The cause of the blast remained under investigation on Wednesday, with some officials questioning early accounts that a rocket had hit the mess tent and saying that a suicide bomber could have been responsible for the attack.

But the targeting of U.S. troops while they are eating is nothing new.

Attacks from rockets or mortars — what the military calls “indirect fire” — have been commonplace at U.S. bases in the Mosul area as well as other insurgency hot spots in Iraq. Dining halls are a prime target because they offer a readily identifiable place where lots of troops congregate at predictable times.

Other mess tents targeted
For example, a mortar round hit near the mess hall of a U.S. base in Tikrit during dinner one night in March. The round didn’t explode and no one was injured. Insurgents also launched rockets that month which exploded near a large military dining hall within Baghdad’s Green Zone where U.S. and Iraqi government offices are located. Another mortar round injured three soldiers at a dining hall on another Baghdad base in February.
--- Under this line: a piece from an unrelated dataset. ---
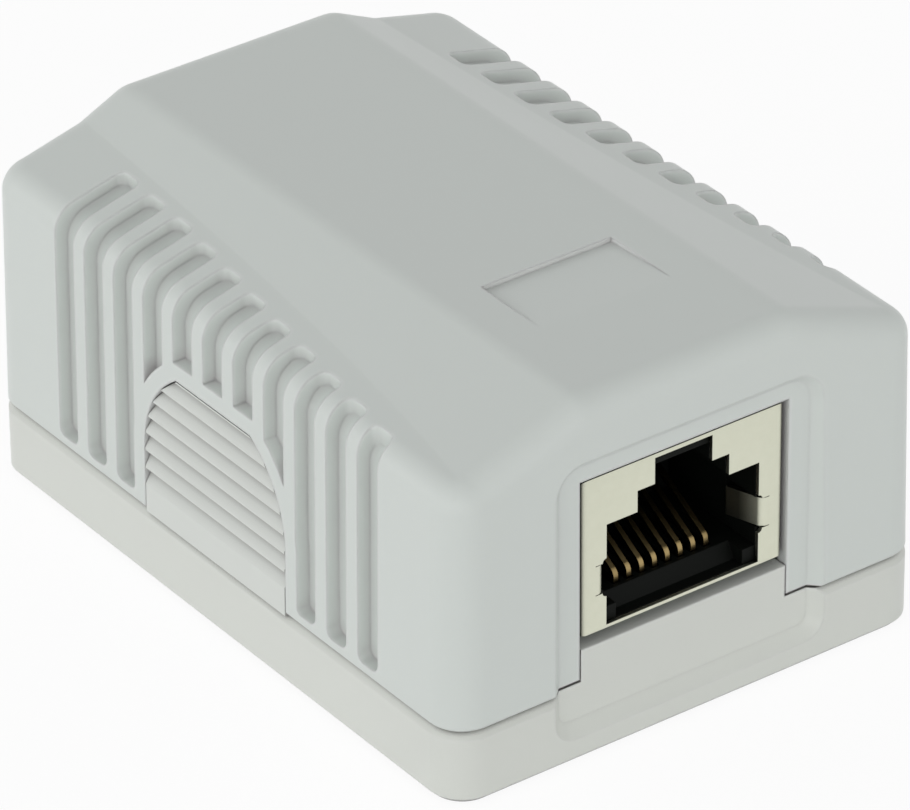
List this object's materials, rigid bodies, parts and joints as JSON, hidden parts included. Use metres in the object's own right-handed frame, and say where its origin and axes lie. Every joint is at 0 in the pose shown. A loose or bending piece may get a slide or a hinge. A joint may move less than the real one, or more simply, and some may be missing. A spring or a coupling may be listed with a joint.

“It is extremely difficult to prevent these appalling and horrific attacks,” said Wendy Hall, spokeswoman for Halliburton Co., the Army contractor that provides food services in Iraq. She said some Halliburton employees and subcontractors died in Tuesday’s attack.

At many bases — including Marez in Mosul — troops have been required to wear their body armor and helmets while in the dining hall because of the threat of attack. Most of the attacks don’t hit any structures or cause any injuries, however.

The military was building a bunker-like mess hall at the Marez base to protect against such indirect fire attacks, Defense Department officials said. The new dining hall was part of continuing efforts to make the base safer, said Lt. Col. Paul Hastings, a spokesman for the U.S. military command in Mosul.

“There is a level of vulnerability when you go in there and you don’t feel like there’s a ... hard roof over your head,” Hastings told CNN.

Deadly mortar attacks at camp
One soldier was killed near the dining hall at Marez in a mortar attack in May, and two soldiers were killed in November when mortars exploded in their living area on the same base.

Maj. John Nelson, the battalion’s chief surgeon, told a reporter earlier this year about plans for a possible attack on the dining hall. Nelson told the Portland (Maine) Press Herald that military statistics showed that if a 60mm mortar shell hit the dining hall with 400 soldiers inside, an estimated 12 would die no matter what medics could do.

President Bush said Tuesday’s deadly attack should not derail Iraqi elections scheduled for next month and that he hoped relatives of those killed would find solace in the service their loved ones provided.

“We just want them to know that the mission is a vital mission for peace,” Bush told reporters after visiting wounded soldiers at Walter Reed Army Hospital.

Bush said the violence, part of a continuing wave of unrest in Iraq, should not affect elections scheduled for Jan. 30.

“I’m confident democracy will prevail in Iraq,” he said.

White House spokesman Scott McClellan, responding to a question about how Iraqis would be able to get to some 9,000 polling places for the elections if U.S. troops can’t secure their own bases, said there was “security and peace” in 15 of Iraq’s 18 provinces.

‘We are making important progress’
“There are tough challenges that remain ... but we are making important progress on the ground,” McClellan said. “We also have to keep in mind that the terrorists and Saddam loyalists have adapted and changed their tactics. We adapt and change with that as well to meet those ongoing security challenges.”

Both American and Iraqi forces use the base that was attacked Tuesday. A surge in killings and other attacks in Mosul in recent weeks has targeted members of the Iraqi security forces in particular, with the bodies of many Iraqi soldiers found dumped in the streets as a warning to others.

Halliburton subsidiary KBR has gotten more than $8 billion worth of work supporting U.S. forces in Iraq, performing functions such as building and maintaining housing, washing clothes, delivering supplies and serving food. As on the base attacked Tuesday, KBR typically runs the mess halls in cavernous tents, which include cafeteria-style serving lines as well as tables piled with fresh fruit, soft drinks and pastries.